Maintenance and Community Support

Consider the ease of maintenance and the availability of expertise. Popular databases like MySQL, PostgreSQL, MongoDB, and Redis have large communities and extensive documentation.

Examples

1. Real-time Analytics Platform:
Use Cassandra for its ability to handle large volumes of data spread across many nodes with minimal latency.

Use Redis as a caching layer to store and quickly access frequently read but infrequently updated data.

2. Online Retail Application:
PostgreSQL can manage user data, inventory, and order transactions with its strong consistency model and support for complex queries.

Integrate Elasticsearch for full-text search capabilities across product descriptions to improve the user’s search experience.

3. Social Media Application:
Neo4j or another graph database to efficiently model and query complex social relationships and networks.

MongoDB for storing user-generated content and activity logs due to schema flexibility.

4. IoT Application:
InfluxDB for time-series data generated by IoT devices for its efficient storage and querying of time-stamped data.

Cassandra for managing data across many devices with the need for horizontal scalability.

Conclusion

Choosing the right database for your app means carefully looking at what each option offers and how well it fits with what your app needs now and what it will need as it grows. There isn’t always one perfect choice; often, you have to weigh different pros and cons.

Using more than one type of database to make the most of their strengths is becoming popular for complicated apps.

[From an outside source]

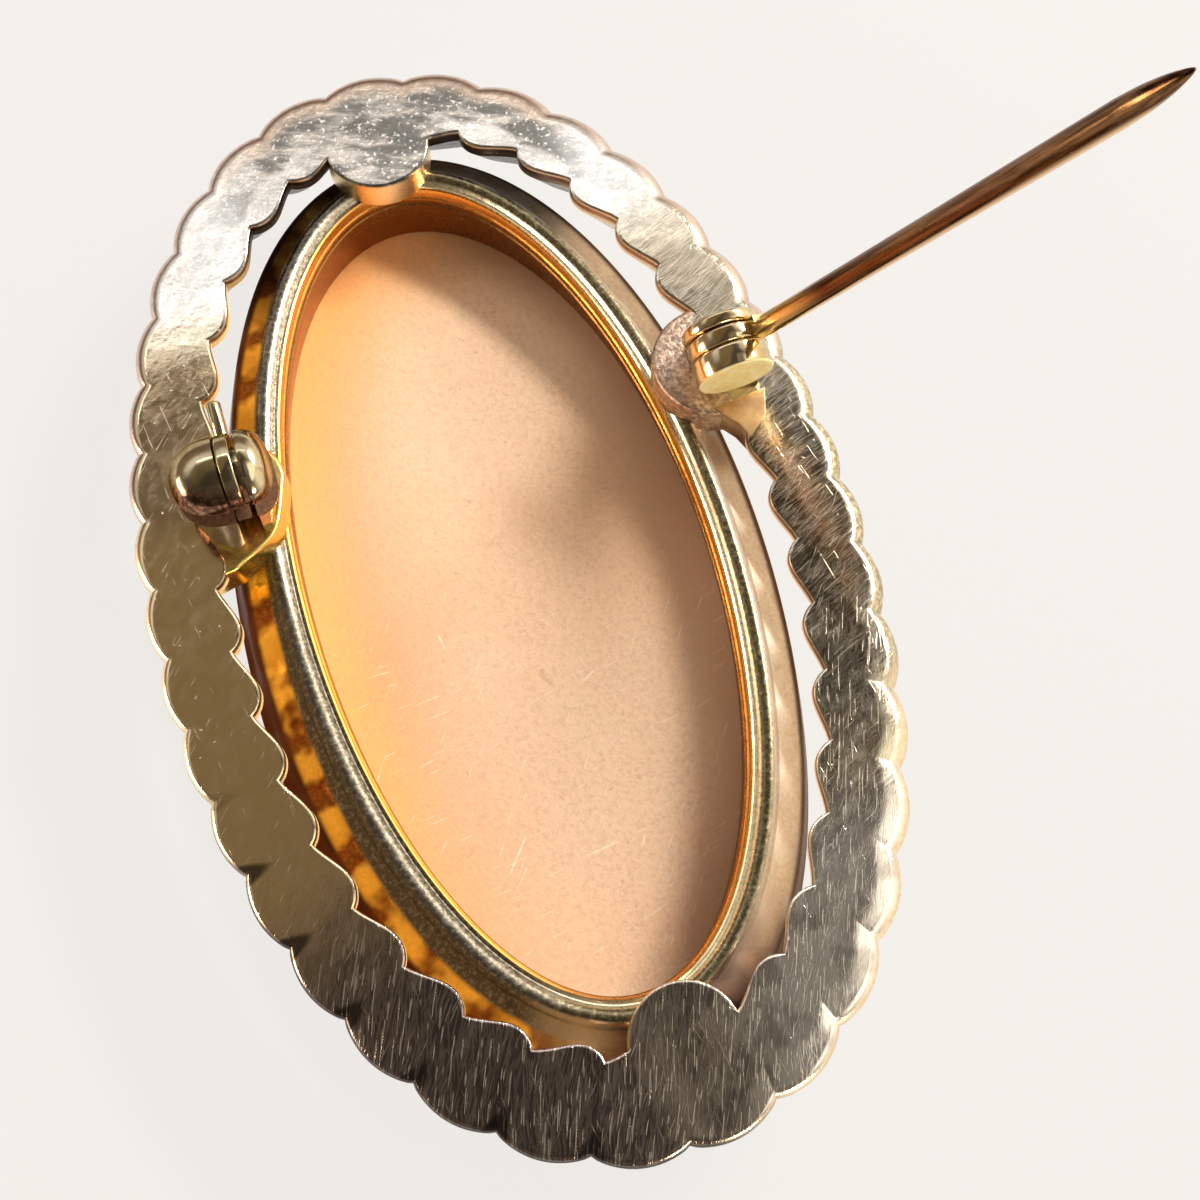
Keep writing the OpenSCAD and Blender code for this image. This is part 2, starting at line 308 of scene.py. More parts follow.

Before you decide on a database, testing it thoroughly to see if it works well with your app’s tasks is crucial. This helps ensure the database can handle your needs without going over your budget or making things too complicated to manage.

When I talk about testing it thoroughly that does not necessarily mean you should write a program to test your production access patterns, you could have done your own testing by a wrong choice a few years ago and lessons you learned, or maybe you can search and check online benchmarks to see the how different DBs work. It is up to you.